At the same time, the government said it will reduce its general expenditures by more than 5 percent, the finance ministry said in a statement provided before a news conference.

The statement didn't specify areas where expenditure would be reduced.

The central bank, in a separate statement on Tuesday, said it will maintain prudent monetary policy, keeping it neither too tight nor too loose, and strengthen the counter-cyclical adjustments.

Monetary policy will be made more forward-looking, flexible and targeted, said the bank.

 ·       Oil prices rose 1 percent on Tuesday amid supply cuts led by producer club OPEC and Russia, although a darkening economic outlook capped gains.

International Brent crude oil futures were at $59.64 per barrel at 0257 GMT, up 65 cents, or 1.1 percent, from their last close.

U.S. West Texas Intermediate (WTI) crude futures  were at $51.09 per barrel, up 58 cents, or 1.2 percent.
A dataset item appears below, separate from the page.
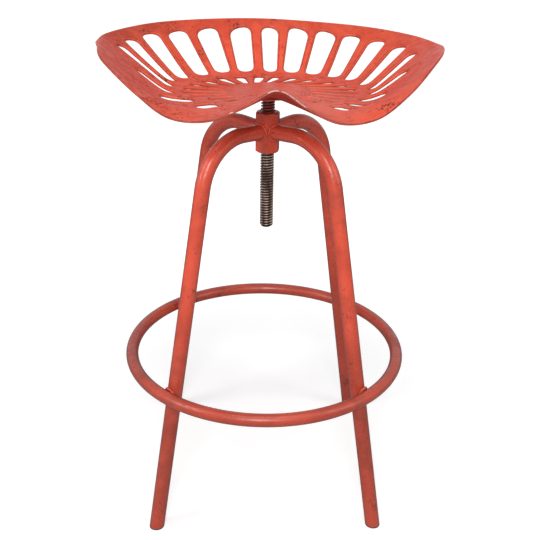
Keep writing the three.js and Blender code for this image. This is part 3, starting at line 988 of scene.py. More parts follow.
def thread_tree() -> NodeTree:
    """Make the tree that winds a trapezoidal thread into a rod with chamfered ends.

    Returns:
        The tree, with inputs for the rod's ends and its thread.
    """
    sheet, entry, leave = open_group(
        "wound_thread",
        "GeometryNodeTree",
        {
            "Geometry": "Geometry",
            "Low": 0.425,
            "High": 0.623,
            "Pitch": 0.004,
            "Crest Radius": 0.01,
            "Thread Depth": 0.00225,
            "Chamfer": 0.0025,
            "Crest Half": 0.13,
            "Root From": 0.28,
            "Turns Below": 2.0,
            "Seam": 2e-6,
            "Turn Steps": 40,
            "Pitch Steps": 14,
            "Material": "Material",
        },
        ["Geometry"],
    )
    length = sheet.minus(entry["High"], entry["Low"])
    whole = sheet.math("CEIL", sheet.math("DIVIDE", length, entry["Pitch"]))
    turns = sheet.plus(whole, sheet.plus(entry["Turns Below"], 1.0))
    rows = sheet.times(turns, entry["Pitch Steps"])
    grid = sheet.add(
        "GeometryNodeMeshGrid",
        {
            "Size X": 1.0,
            "Size Y": 1.0,
            "Vertices X": sheet.plus(entry["Turn Steps"], 1.0),
            "Vertices Y": sheet.plus(rows, 1.0),
        },
    )
    spot = sheet.add("GeometryNodeInputPosition")
    x, y, _ = sheet.parts(spot.outputs[0])
    share = sheet.plus(x, 0.5)
    climb = sheet.minus(sheet.times(sheet.plus(y, 0.5), turns), entry["Turns Below"])
    phase = sheet.math("FRACT", sheet.plus(climb, entry["Turns Below"]))
    rise = sheet.plus(sheet.times(sheet.plus(climb, share), entry["Pitch"]), entry["Low"])
    height = sheet.math("MAXIMUM", sheet.math("MINIMUM", rise, entry["High"]), entry["Low"])
    off_crest = sheet.math("ABSOLUTE", sheet.minus(phase, 0.5))
    flank = sheet.ramp(off_crest, entry["Crest Half"], entry["Root From"])
    crest = sheet.minus(entry["Crest Radius"], sheet.times(flank, entry["Thread Depth"]))
    above = sheet.minus(height, entry["Low"])
    below = sheet.minus(entry["High"], height)
    inner = sheet.minus(entry["Crest Radius"], entry["Chamfer"])
    limit = sheet.plus(sheet.math("MINIMUM", above, below), inner)
    radius = sheet.math("MINIMUM", crest, limit)
    inside = sheet.math("COMPARE", rise, height, 1e-7)
    radius = sheet.times(radius, inside)
    angle = sheet.times(share, 2 * math.pi)
    place = sheet.add(
        "ShaderNodeCombineXYZ",
        {
            0: sheet.times(radius, sheet.math("COSINE", angle)),
            1: sheet.times(radius, sheet.math("SINE", angle)),
            2: height,
        },
    )
    wound = {"Geometry": grid.outputs[0], "Position": place.outputs[0]}
    moved = sheet.add("GeometryNodeSetPosition", wound)
    seams = {"Geometry": moved.outputs[0], "Distance": entry["Seam"]}
    sewn = sheet.add("GeometryNodeMergeByDistance", seams)
    finish_tree(sheet, sewn.outputs[0], entry["Material"], leave)
    return sheet.tree


def finish_tree(sheet: Sheet, geometry: NodeSocket, material: NodeSocket, leave: Node) -> None:
    """End a tree with smooth shading, real geometry and a material.

    Args:
        sheet: the tree's sheet.
        geometry: what the tree has made.
        material: the material's socket.
        leave: the tree's output node.
    """
    smooth = sheet.add("GeometryNodeSetShadeSmooth", {"Geometry": geometry, "Shade Smooth": True})
    real = sheet.add("GeometryNodeRealizeInstances", {0: smooth.outputs[0]})
    dressed = sheet.add("GeometryNodeSetMaterial", {"Geometry": real.outputs[0], "Material": material})
    sheet.feed(leave, {0: dressed.outputs[0]})


@dataclass(frozen=True)
class Trees:
    """The geometry node trees, built once."""

    bead: NodeTree
    tube: NodeTree
    thread: NodeTree

    @staticmethod
    def build() -> "Trees":
        """Build every tree."""
        return Trees(bead_tree(), tube_tree(), thread_tree())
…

“The impact of OPEC+ (OPEC and others including Russia) cuts, Iran sanctions and lower month-on-month growth in U.S. production should help to support oil prices from current levels,” U.S. bank J.P. Morgan said in a note.

 ·       “Iranian exports have already fallen sharply and are likely to remain at around 1.3 million barrels per day (bpd) in 20191.3 million bpd down vs their1H18 average,” HSBC said in its 2019 oil market outlook.

“The outlook for the global economy continues to be highly uncertain,” HSBC said.

The bank said it had cut its average 2019 Brent crude oil price forecast by $16 per barrel, to $64 per barrel, citing surging U.S. production and an  “increasingly uncertain demand backdrop”.

·       CRUDE OIL TECHNICAL ANALYSIS

Crude oil prices pulled back from minor resistance at 53.39 to retest support-turned-resistance in the 49.41-50.15 zone. A daily close below broadly exposes the 42.05-55 region. Alternatively, a push upward that overcomes the 54.51-55.24 area paves the way for a test of 59.05.